Ivonne M. García, Ph.D.
Assistant Professor of English, Kenyon College
Ivonne M. García specializes in nineteenth-century U.S. literature, postcolonial, and Latin@ studies, with an emphasis on issues of nation, race, gender, and ethnicity. Her teaching and research are interdisciplinary and mainly influenced by frameworks of discourse analysis, including transhemispheric, transcolonial, and post-nationalist approaches.

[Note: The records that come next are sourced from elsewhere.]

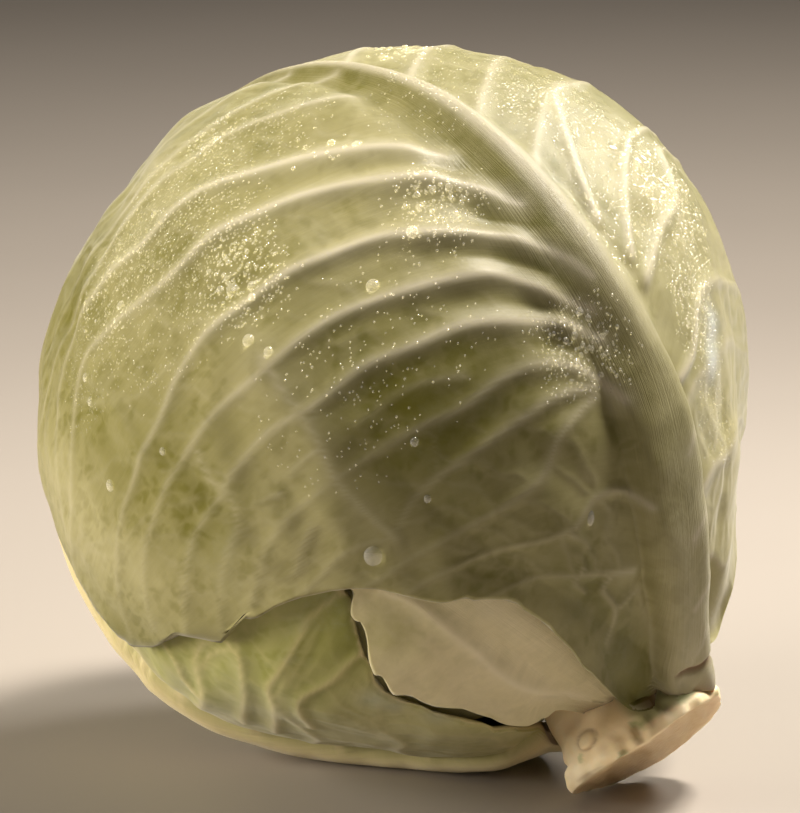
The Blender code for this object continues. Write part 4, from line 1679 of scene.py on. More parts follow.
    def dress(
        self, mesh: bpy.types.Mesh, directions: np.ndarray, tone: np.ndarray, share: np.ndarray,
        crack: np.ndarray, row: np.ndarray,
    ) -> None:
        """Stores what the leaf's material reads.

        Args:
            mesh: The leaf's mesh.
            directions: Its points' directions.
            tone: How much each point is vein.
            share: How far across the leaf it is.
            crack: The depth of the crack there.
            row: Its row.
        """
        place, across, squared = self.rib_share(directions)
        on_rib = np.exp(-np.abs(across / (1.1 - 0.15 * squared)) ** (2 + 6 * squared))
        cream = self.rib_cream - self.rib_green * (
            np.exp(-(((place + GREEN_PLACE) / GREEN_SPREAD) ** 2))
            + smooth_step((place - CREAM_END) / CREAM_FADE)
        )
        # Painted shade: the keeled midrib's steep inner flank, turned from the light, is darkened and made
        # less creamy
        painted_flank_shade = smooth_step((across - SHADED_FLANK_FROM) / SHADED_FLANK_RISE)
        painted_flank_shade = painted_flank_shade * (1 - smooth_step((across - SHADED_FLANK_TO) / SHADED_FLANK_FALL)) * (1 - squared)
        painted_flank_shade = painted_flank_shade * smooth_step((FURROW_END - place) / FURROW_FADE)
        painted_flank_shade = painted_flank_shade * (self.rib_shape is RibShape.KEELED)
        angle = stump_angle(directions)
        green = smooth_step((angle - self.shade_from) / (self.shade_to - self.shade_from))
        drift = 0.5 + 0.5 * Ripple(self.seed + 50, 60.0).at(directions * HEAD.radius)
        rim = smooth_step((share - 0.985) / 0.015)
        # The patches deepen the green, and on the front leaf they partly paint shade
        shade = green * (0.27 + 0.32 * drift) + patches_at(self.greens_and_painted_shade, directions) * (1 - on_rib * squared)
        # The flank's painted shade deepens the colour here
        shade += 0.18 * painted_flank_shade + 0.04 * on_rib * squared * self.rib_green
        snapped = 1 - smooth_step(row / 0.006)
        vein = np.maximum(0.9 * tone, cream * on_rib * (1 - 0.8 * painted_flank_shade)) + 0.5 * rim
        set_attributes(
            mesh, vein=vein, shade=shade, rib=on_rib, scar=crack + 0.7 * snapped,
            mist=patches_at(MIST, directions), wax=patches_at(self.waxes, directions),
        )


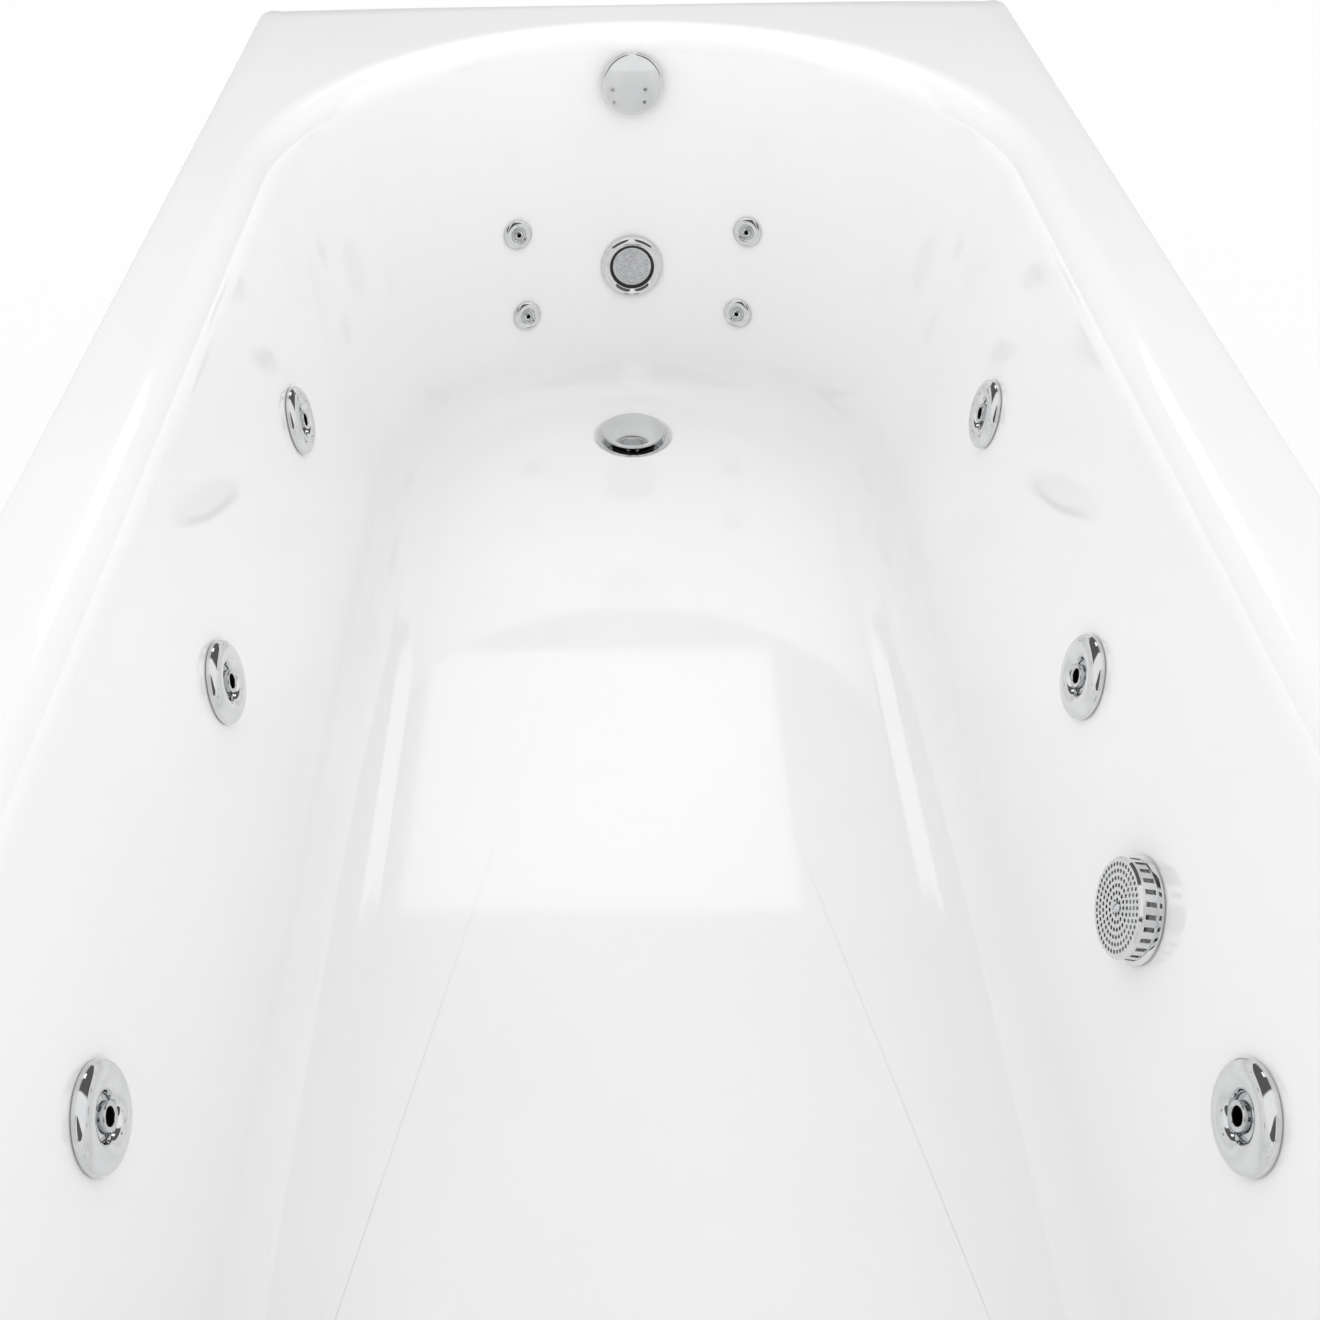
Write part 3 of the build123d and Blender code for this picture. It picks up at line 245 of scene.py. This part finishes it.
def local(points, plane):
    """Points given in a fitting's own directions: their offsets from its origin, projected on its axes."""
    return (points - plane[0]) @ plane[1:].T


inner, outer = np.vstack(faces_up), np.vstack(backs)
rows = len(faces_up)
corners = np.arange(rows * stations).reshape(rows, stations)
nexts = np.roll(corners, -1, axis=1)
quads = np.stack([corners[:-1], corners[1:], nexts[1:], nexts[:-1]], axis=-1).reshape(-1, 4)
middles = inner[quads].mean(1)
pipe_hole, micro_hole, light_hole = 0.0225, 0.0105, 0.029
holes = [(plane, pipe_hole) for plane in jets + [suction, overflow]]
holes += [(plane, micro_hole) for plane in micros] + [(light, light_hole)]
for plane, radius in holes:
    place = local(middles, plane)
    gone = (np.hypot(place[:, 0], place[:, 1]) < 0.95 * radius) & (np.abs(place[:, 2]) < 0.02)
    edge = np.intersect1d(quads[gone], quads[~gone])
    for points in (inner, outer):
        place = local(points[edge], plane)
        place[:, :2] *= radius / np.hypot(place[:, 0], place[:, 1])[:, None]
        points[edge] = plane[0] + place @ plane[1:]
    quads, middles = quads[~gone], middles[~gone]
sides = np.stack([quads, np.roll(quads, -1, axis=1)], axis=-1).reshape(-1, 2)
keys = np.sort(sides, axis=1) @ (10 ** 6, 1)
_, first, times = np.unique(keys, return_index=True, return_counts=True)
open_sides = sides[first[times == 1]]
total = len(inner)
start, stop = open_sides.T
walls = np.column_stack([stop, start, start + total, stop + total])
all_quads = np.vstack([quads, walls, quads[:, ::-1] + total])
used, renumbered = np.unique(all_quads, return_inverse=True)
shell_points = np.vstack([inner, outer])[used]
shell_faces = renumbered.reshape(-1, 4)
shell_coats = np.repeat([0, 1], [len(quads) + len(walls), len(quads)])
shell = linked("shell", shell_points, shell_faces.tolist(), face_material=shell_coats)
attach(shell, "tub")
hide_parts("bath_shell")

# The acrylic is clear glossed white with a faint ripple from moulding. The sprayed back is chopped glass
# strand in pale resin, rough and uneven.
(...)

She joined the Kenyon College faculty in autumn of 2006 and was awarded a Marilyn Yarbrough Dissertation/Teaching Fellowship by Kenyon for 2007-08. In 2011, she won the Whiting Teaching Fellowship, which is awarded to junior tenure-track faculty at Kenyon to recognize excellence in teaching, and she was also selected for the Trustee Teaching Excellence Award. Also in 2011, her essay, "Transnational Crossings: Sophia Hawthorne's Authorial Persona from The Cuba Journal to Notes in England and Italy," won the Nathaniel Hawthorne Society's award for best essay by a junior faculty member or graduate student.
Before completing her doctoral studies at The Ohio State University, Dr. García was an award-winning newspaper and new media journalist and editor in Puerto Rico.